There’s a psychological framework called sociometer theory. The basic idea is that self-esteem isn’t just a feeling, it’s actually a social signal. It functions like a gauge that’s constantly measuring how accepted or rejected we feel in our environment. When that gauge is reading low, our confidence drops. Not because something is wrong with us, but because something is wrong with the environment.
I find this fascinating because it means confidence isn’t just an inside job.
It’s relational. It’s contextual. It responds to the rooms we’re in, the systems we’re navigating, and whether or not those systems were built with us in mind.
For a lot of us, they weren’t.
Last year I lost myself. I’ve said this before in different ways but I want to be specific about it here.
I lost my voice. I started hearing things in my own head that I hadn’t heard since high school. That I wasn’t good enough. That I couldn’t build this. That someone else could do it better. That I didn’t belong in the rooms I was in.
And I kept showing up anyway, which looks like resilience from the outside but felt like drowning from the inside.
What I didn’t fully understand until recently is that a significant part of what happened had nothing to do with me failing. It had to do with me operating inside a system that was not built for me, while also holding all the other weight that comes with being who I am.
The 2% statistic is not just a data point. It’s a door that’s mostly closed. And when you’re knocking on it every day, and you’re also navigating what it means to be a gay Latino first-gen founder who doesn’t fit the mold of what investors have historically backed, your nervous system keeps score. Even when your brain tries to push through, your nervous system keeps score.

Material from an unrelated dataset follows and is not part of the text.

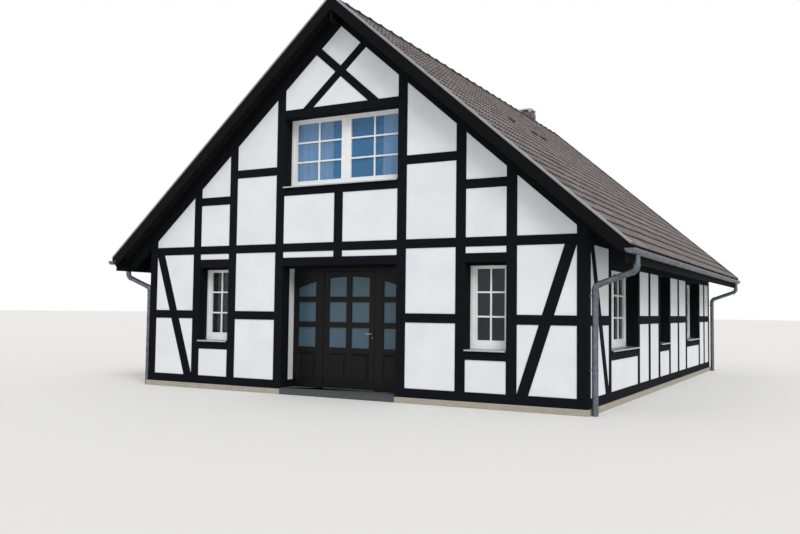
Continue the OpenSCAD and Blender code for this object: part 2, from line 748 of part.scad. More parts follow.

That’s not weakness. That’s what systemic bias actually does to a person over time.
Here’s what I know about the moments I’ve actually felt confident from recent writings that I’ve shared with you:
Cape Town. Friends I made who had no idea where I worked or what I was building or how many investors had said no. They just liked me. I laughed on a couch with Josh and felt like a full person. Kyle made me feel included in spaces without making a thing of it. JC read my cards and told me something that scared me enough to want to change.
Those moments didn’t just feel good. They changed something. My gauge went up. And from there, I made different decisions. I went on hikes. I wrote more. I moved faster.

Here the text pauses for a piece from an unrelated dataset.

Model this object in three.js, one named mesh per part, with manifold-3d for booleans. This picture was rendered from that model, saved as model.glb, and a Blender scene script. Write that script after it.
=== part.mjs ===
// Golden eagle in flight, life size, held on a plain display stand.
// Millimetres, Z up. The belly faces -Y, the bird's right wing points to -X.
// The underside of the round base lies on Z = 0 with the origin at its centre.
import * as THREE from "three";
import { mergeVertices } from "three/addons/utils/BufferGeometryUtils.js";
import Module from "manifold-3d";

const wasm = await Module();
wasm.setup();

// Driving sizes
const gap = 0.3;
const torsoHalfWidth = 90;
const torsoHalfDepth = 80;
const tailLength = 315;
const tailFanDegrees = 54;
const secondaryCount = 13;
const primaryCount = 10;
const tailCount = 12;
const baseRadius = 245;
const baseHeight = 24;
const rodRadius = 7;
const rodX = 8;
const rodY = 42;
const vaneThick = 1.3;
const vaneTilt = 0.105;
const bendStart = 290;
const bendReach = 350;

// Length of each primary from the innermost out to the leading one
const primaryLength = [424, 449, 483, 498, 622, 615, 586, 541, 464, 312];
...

This is what belonging actually does. It’s not soft. It’s structural. It builds the foundation that confidence requires.
I’m building Kinnect because of all of this.
A private space where families can belong to each other, preserve what matters, and protect what’s sacred. But the more I build it, the more I realize even belonging inside a family is complicated. People want both connection and privacy.
…. > They want to be seen by some and protected from others.
I’ve heard from families that have separate groups that include everyone except one person. Then they switch between them depending on the conversation.
That contradiction is so human.
We need each other, and we’re afraid of each other. We want to belong, and we also want control over who gets to see us.
I grew up in a family with divorced parents who couldn’t be in the same room. I am building a family platform. I see that irony. I hold it.
But I also think that’s why I’m the right person to build it. Because I know what it feels like when the structures meant to hold you don’t. I know what it costs. I know what it takes to rebuild.
I’m 34. I’ve traveled through more than 30 countries. I worked at Nike, LVMH, Hilton. I ran Division I. I’ve built things.
And I am still working on my confidence.
Not because I’m broken, but because confidence for someone like me has never just been about believing in myself. It’s been about pushing through environments that send mixed messages. Again and again.
The work isn’t to stop feeling it. The work is to know where it comes from. To understand that my gauge dropping in a room that was never designed to welcome me is not evidence that I don’t belong there.
It’s evidence of the room.
I’m building spaces that give people the kind of space where they can actually feel like themselves. Where they can be seen without shrinking.
Because I know what that costs when it’s missing.
And I know what it feels like when it’s there.